*SET PROBLEM*. Extract all data as written.
··········
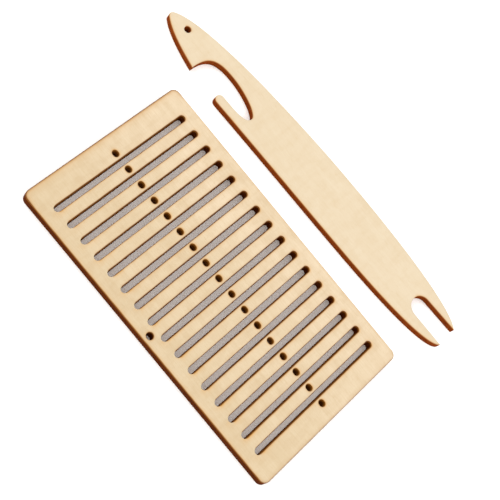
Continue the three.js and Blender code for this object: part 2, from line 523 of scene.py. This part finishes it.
HEDDLE_CHAR = {
    "dark": (0.0500, 0.0072, 0.0004),
    "mid": (0.112, 0.0210, 0.0018),
    "warm": (0.310, 0.122, 0.0130),
}
VENEER_FLECKS = 0.22            # how strongly the char is flecked, on a veneer and on the core's end grain
CORE_FLECKS = 0.36
HOLE_PALENESS = 0.35            # how much paler the char is in the holes than round the outline


def burnt_cut_finish(name, low, high, tones, flecks, seed, hole_paleness=0.0):
    """A laser-cut wall: brown char with fine upright furrows, warmer at its top, darker at each glue line."""
    dark, mid, warm = tones["dark"], tones["mid"], tones["warm"]
    material, tree, shader, place = start_finish(name, CHAR_SHINE)
    height = add(tree, "ShaderNodeSeparateXYZ", {}, {0: place}).other("Z")
    furrow = grain(place, (0.24, 0.24, 3.0), seed, detail=2.0, roughness=0.6)
    ripple = grain(place, (2.4, 2.4, 6.0), seed + 5, detail=2.0)
    fleck = grain(place, (0.30, 0.30, 0.22), seed + 9, detail=2.0)
    char = tint(furrow.rise(0.3, 0.7) * 0.6 + ripple.rise(0.3, 0.7) * 0.4, dark, mid)
    char = tint(fleck.rise(0.5, 0.8) * flecks, char, warm)
    thickness = (high - low) / MM
    from_top = (high / MM - height) + (furrow - 0.5) * 0.25
    fringe = 1.0 - from_top.rise(0.0, thickness * 0.27)
    char = tint(fringe * 0.85, char, warm)
    ply = thickness / 3
    from_bottom = height - low / MM
    plies_up = from_bottom / ply
    from_glue = (plies_up - plies_up.nearest()).size() * ply
    inner = (from_bottom - thickness / 2).size().rise(thickness * 0.35, thickness * 0.30)
    char = tint(from_glue.fade(0.08) * inner * 0.7, char, dark)
    if hole_paleness:
        x, _, outline, *_ = heddle_cut_distances(place)
        slot_tips = x.size().rise(SLOT_TIP_START, SLOT_TIP_END)
        char = tint(outline.rise(0.2, 0.6) * (1 - slot_tips) * hole_paleness, char, warm)
    tree.links.new(char.socket, shader.inputs["Base Color"])
    tree.links.new((0.62 + furrow * 0.3).socket, shader.inputs["Roughness"])
    raised(shader, furrow + fleck * 0.3, FURROW_DEPTH, 0.45)
    return material


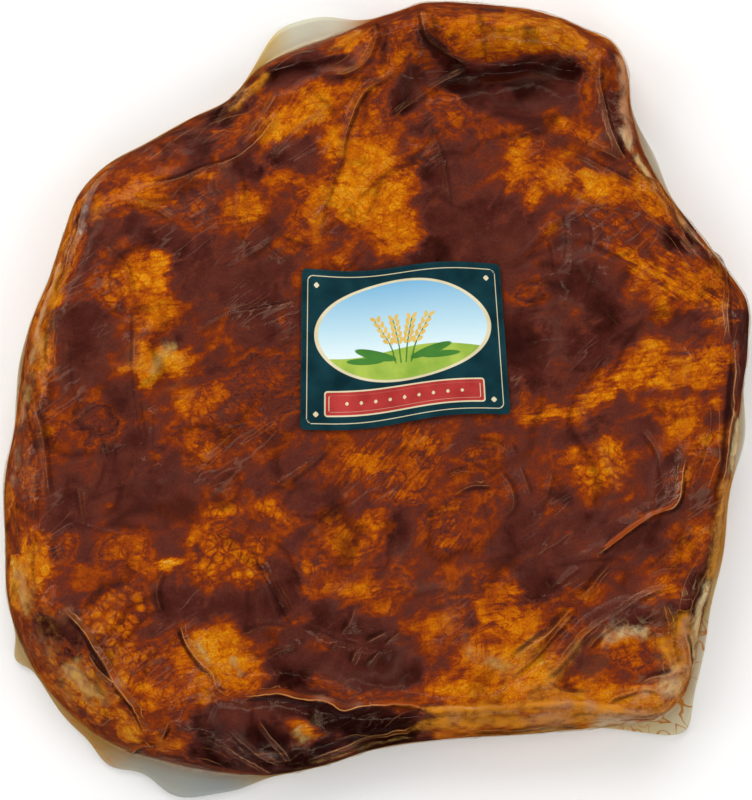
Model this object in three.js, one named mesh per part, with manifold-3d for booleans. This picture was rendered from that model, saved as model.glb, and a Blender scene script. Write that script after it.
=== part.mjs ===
// A slab of boiled bacon, rubbed with paprika and sealed in a clear vacuum bag, lying flat with its label up.
// Units are millimetres and +Z is up. The origin is the middle of the pack's footprint, on the surface it lies on.

import * as THREE from "three";
import Module from "manifold-3d";

const wasm = await Module();
wasm.setup();

// Driving sizes
const slabThickness = 35;
const flangeThickness = 1.3; // both films of the bag, sealed together
const flangeRoot = 2.4; // height at which the flange leaves the slab's side
const footInset = 6; // how far the flat underside stops short of the slab's widest line
const labelWidth = 80;
const labelHeight = 61;
const labelThickness = 0.5;
const labelGap = 0.45; // between the label and the bag

// How finely the surfaces are divided
const topCells = 42; // squares across the top
const sideRings = 7; // from the shoulder down to the flange
const underRing = 8; // corners of the flat middle of the underside
const pleatStep = 5.5;

// The slab's widest line seen from above, round from the right hand side
const slabOutline = [
  [148.8, 3], [151.6, 24], [150.6, 40.5], [142.5, 53.5], [130.5, 69], [118, 85.5], [109.5, 101], [104, 118.5],
  [102.5, 133], [97, 144.5], [85, 151], [66, 158], [43, 161.2], [21, 161.8], [4, 156.6], [-14, 149.6],
  [-32, 143.5], [-47, 136], [-60, 122.5], [-76, 114.5], [-94, 104.5], [-109.5, 96], [-121, 84], [-128, 66],
  [-133.5, 49], [-141, 30], [-145, 8], [-147.6, -13], [-151.4, -33], [-151.2, -59], [-150.2, -81],
  [-144, -102], [-132, -120.5], [-118, -134], [-104, -142], [-86, -147.5], [-64, -152], [-44, -153],
  [-23, -149.5], [0, -142.3], [30, -138], [63, -136], [92, -133], [113, -130], [125, -120], [130.5, -101],
  [135, -82], [139.2, -63], [142.6, -43], [146, -22],
];

// Width of the rounded side, from the widest line in to the flat top, by bearing in degrees
const sideWidths = [
  [-178, 17], [-160, 24], [-143, 36], [-128, 34], [-114, 27], [-100, 20], [-80, 16], [-62, 15],
  [-44, 18], [-25, 12], [0, 11], [22, 13], [45, 15], [62, 13], [80, 15], [98, 18], [112, 25],
  [128, 26], [145, 22], [165, 17],
];

// The spare film outside the slab: bearing in degrees, half-angle, width and how far its edge curls up
const flangeWidth = 0.6;
const flangeLobes = [
  [104.5, 4.5, 8, 2.6],
  [98, 5, 7.5, 1.6],
  [41.5, 5, 3, 1.6],
  [-5.5, 6, 3.2, 1.8],
  [-25, 8, 2.2, 1],
  [-39, 6, 3.8, 1.2],
  [-47, 3.2, 9.5, 2.4],
  [-51.5, 3.5, 3, 0.8],
  [-109.5, 3, 3, 0.8],
  [-116.5, 5.8, 12.5, 2.8],
  [-126, 3.5, 7, 2.4],
  [-133, 5, 2.5, 0.8],
  [-144.3, 1.8, 4.2, 1.2],
  [175, 5, 1.2, 1],
];

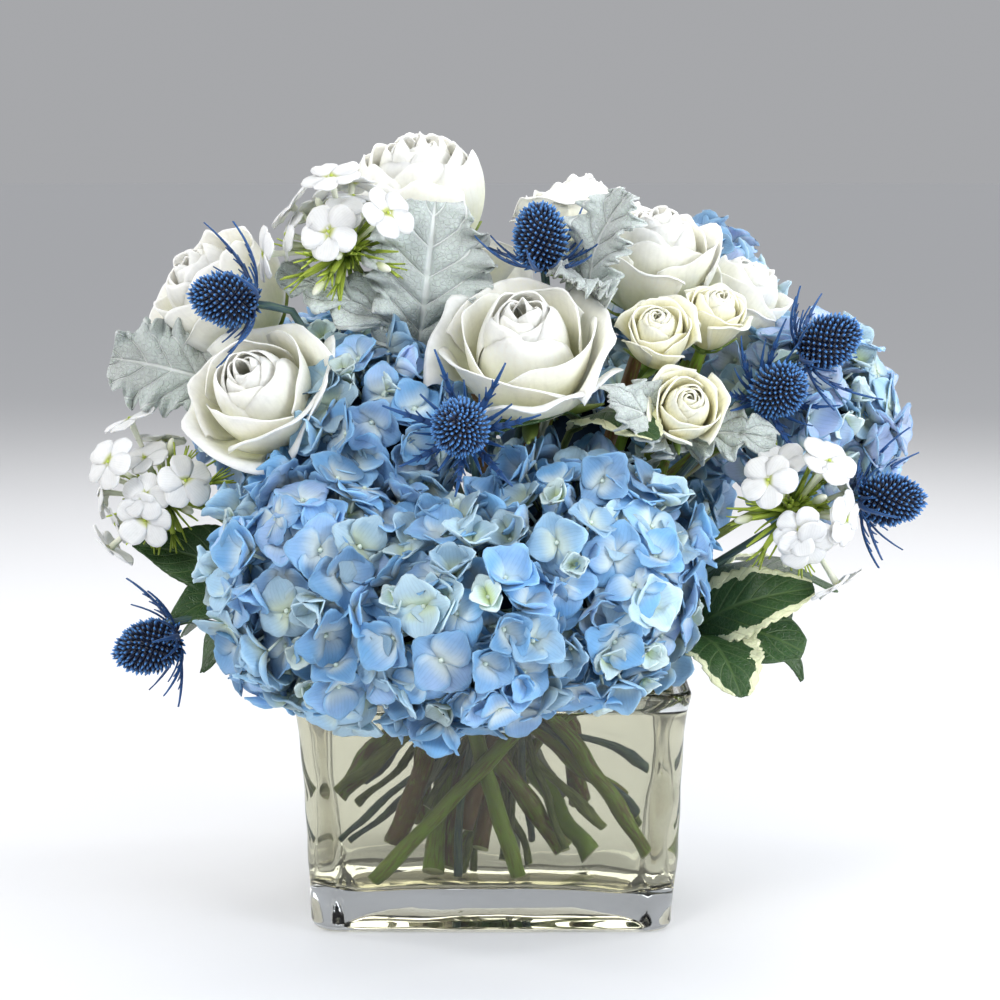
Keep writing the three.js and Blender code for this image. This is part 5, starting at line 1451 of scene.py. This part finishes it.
··········
*THE REPLY*.
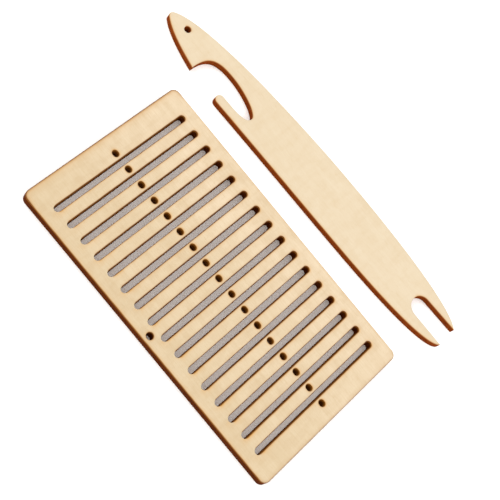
Continue the three.js and Blender code for this object: part 2, from line 523 of scene.py. This part finishes it.
HEDDLE_CHAR = {
    "dark": (0.0500, 0.0072, 0.0004),
    "mid": (0.112, 0.0210, 0.0018),
    "warm": (0.310, 0.122, 0.0130),
}
VENEER_FLECKS = 0.22            # how strongly the char is flecked, on a veneer and on the core's end grain
CORE_FLECKS = 0.36
HOLE_PALENESS = 0.35            # how much paler the char is in the holes than round the outline


def burnt_cut_finish(name, low, high, tones, flecks, seed, hole_paleness=0.0):
    """A laser-cut wall: brown char with fine upright furrows, warmer at its top, darker at each glue line."""
    dark, mid, warm = tones["dark"], tones["mid"], tones["warm"]
    material, tree, shader, place = start_finish(name, CHAR_SHINE)
    height = add(tree, "ShaderNodeSeparateXYZ", {}, {0: place}).other("Z")
    furrow = grain(place, (0.24, 0.24, 3.0), seed, detail=2.0, roughness=0.6)
    ripple = grain(place, (2.4, 2.4, 6.0), seed + 5, detail=2.0)
    fleck = grain(place, (0.30, 0.30, 0.22), seed + 9, detail=2.0)
    char = tint(furrow.rise(0.3, 0.7) * 0.6 + ripple.rise(0.3, 0.7) * 0.4, dark, mid)
    char = tint(fleck.rise(0.5, 0.8) * flecks, char, warm)
    thickness = (high - low) / MM
    from_top = (high / MM - height) + (furrow - 0.5) * 0.25
    fringe = 1.0 - from_top.rise(0.0, thickness * 0.27)
    char = tint(fringe * 0.85, char, warm)
    ply = thickness / 3
    from_bottom = height - low / MM
    plies_up = from_bottom / ply
    from_glue = (plies_up - plies_up.nearest()).size() * ply
    inner = (from_bottom - thickness / 2).size().rise(thickness * 0.35, thickness * 0.30)
    char = tint(from_glue.fade(0.08) * inner * 0.7, char, dark)
    if hole_paleness:
        x, _, outline, *_ = heddle_cut_distances(place)
        slot_tips = x.size().rise(SLOT_TIP_START, SLOT_TIP_END)
        char = tint(outline.rise(0.2, 0.6) * (1 - slot_tips) * hole_paleness, char, warm)
    tree.links.new(char.socket, shader.inputs["Base Color"])
    tree.links.new((0.62 + furrow * 0.3).socket, shader.inputs["Roughness"])
    raised(shader, furrow + fleck * 0.3, FURROW_DEPTH, 0.45)
    return material


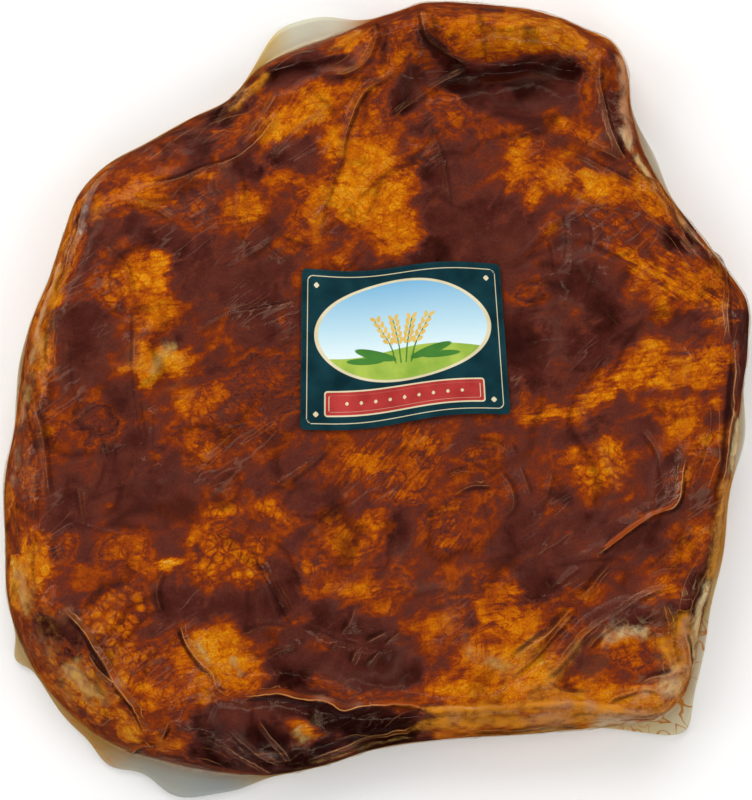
Model this object in three.js, one named mesh per part, with manifold-3d for booleans. This picture was rendered from that model, saved as model.glb, and a Blender scene script. Write that script after it.
=== part.mjs ===
// A slab of boiled bacon, rubbed with paprika and sealed in a clear vacuum bag, lying flat with its label up.
// Units are millimetres and +Z is up. The origin is the middle of the pack's footprint, on the surface it lies on.

import * as THREE from "three";
import Module from "manifold-3d";

const wasm = await Module();
wasm.setup();

// Driving sizes
const slabThickness = 35;
const flangeThickness = 1.3; // both films of the bag, sealed together
const flangeRoot = 2.4; // height at which the flange leaves the slab's side
const footInset = 6; // how far the flat underside stops short of the slab's widest line
const labelWidth = 80;
const labelHeight = 61;
const labelThickness = 0.5;
const labelGap = 0.45; // between the label and the bag

// How finely the surfaces are divided
const topCells = 42; // squares across the top
const sideRings = 7; // from the shoulder down to the flange
const underRing = 8; // corners of the flat middle of the underside
const pleatStep = 5.5;

// The slab's widest line seen from above, round from the right hand side
const slabOutline = [
  [148.8, 3], [151.6, 24], [150.6, 40.5], [142.5, 53.5], [130.5, 69], [118, 85.5], [109.5, 101], [104, 118.5],
  [102.5, 133], [97, 144.5], [85, 151], [66, 158], [43, 161.2], [21, 161.8], [4, 156.6], [-14, 149.6],
  [-32, 143.5], [-47, 136], [-60, 122.5], [-76, 114.5], [-94, 104.5], [-109.5, 96], [-121, 84], [-128, 66],
  [-133.5, 49], [-141, 30], [-145, 8], [-147.6, -13], [-151.4, -33], [-151.2, -59], [-150.2, -81],
  [-144, -102], [-132, -120.5], [-118, -134], [-104, -142], [-86, -147.5], [-64, -152], [-44, -153],
  [-23, -149.5], [0, -142.3], [30, -138], [63, -136], [92, -133], [113, -130], [125, -120], [130.5, -101],
  [135, -82], [139.2, -63], [142.6, -43], [146, -22],
];

// Width of the rounded side, from the widest line in to the flat top, by bearing in degrees
const sideWidths = [
  [-178, 17], [-160, 24], [-143, 36], [-128, 34], [-114, 27], [-100, 20], [-80, 16], [-62, 15],
  [-44, 18], [-25, 12], [0, 11], [22, 13], [45, 15], [62, 13], [80, 15], [98, 18], [112, 25],
  [128, 26], [145, 22], [165, 17],
];

// The spare film outside the slab: bearing in degrees, half-angle, width and how far its edge curls up
const flangeWidth = 0.6;
const flangeLobes = [
  [104.5, 4.5, 8, 2.6],
  [98, 5, 7.5, 1.6],
  [41.5, 5, 3, 1.6],
  [-5.5, 6, 3.2, 1.8],
  [-25, 8, 2.2, 1],
  [-39, 6, 3.8, 1.2],
  [-47, 3.2, 9.5, 2.4],
  [-51.5, 3.5, 3, 0.8],
  [-109.5, 3, 3, 0.8],
  [-116.5, 5.8, 12.5, 2.8],
  [-126, 3.5, 7, 2.4],
  [-133, 5, 2.5, 0.8],
  [-144.3, 1.8, 4.2, 1.2],
  [175, 5, 1.2, 1],
];

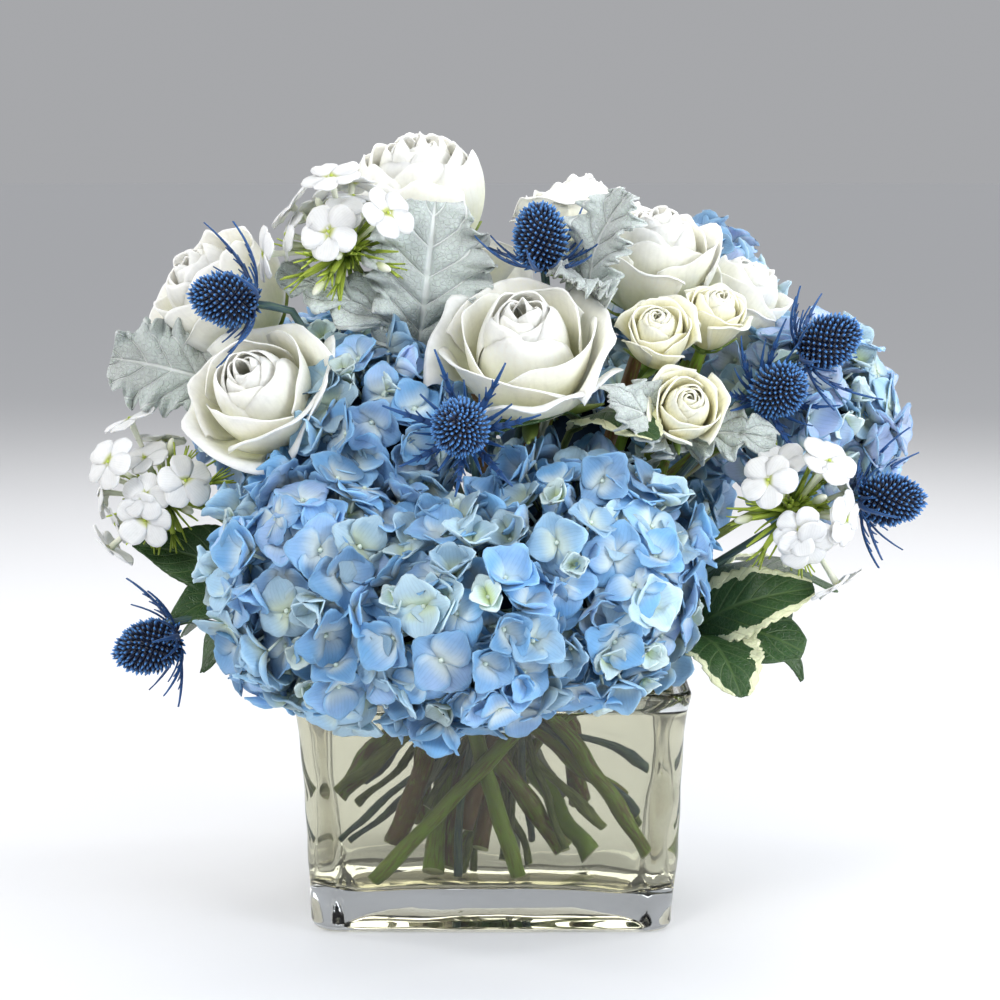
Keep writing the three.js and Blender code for this image. This is part 5, starting at line 1451 of scene.py. This part finishes it.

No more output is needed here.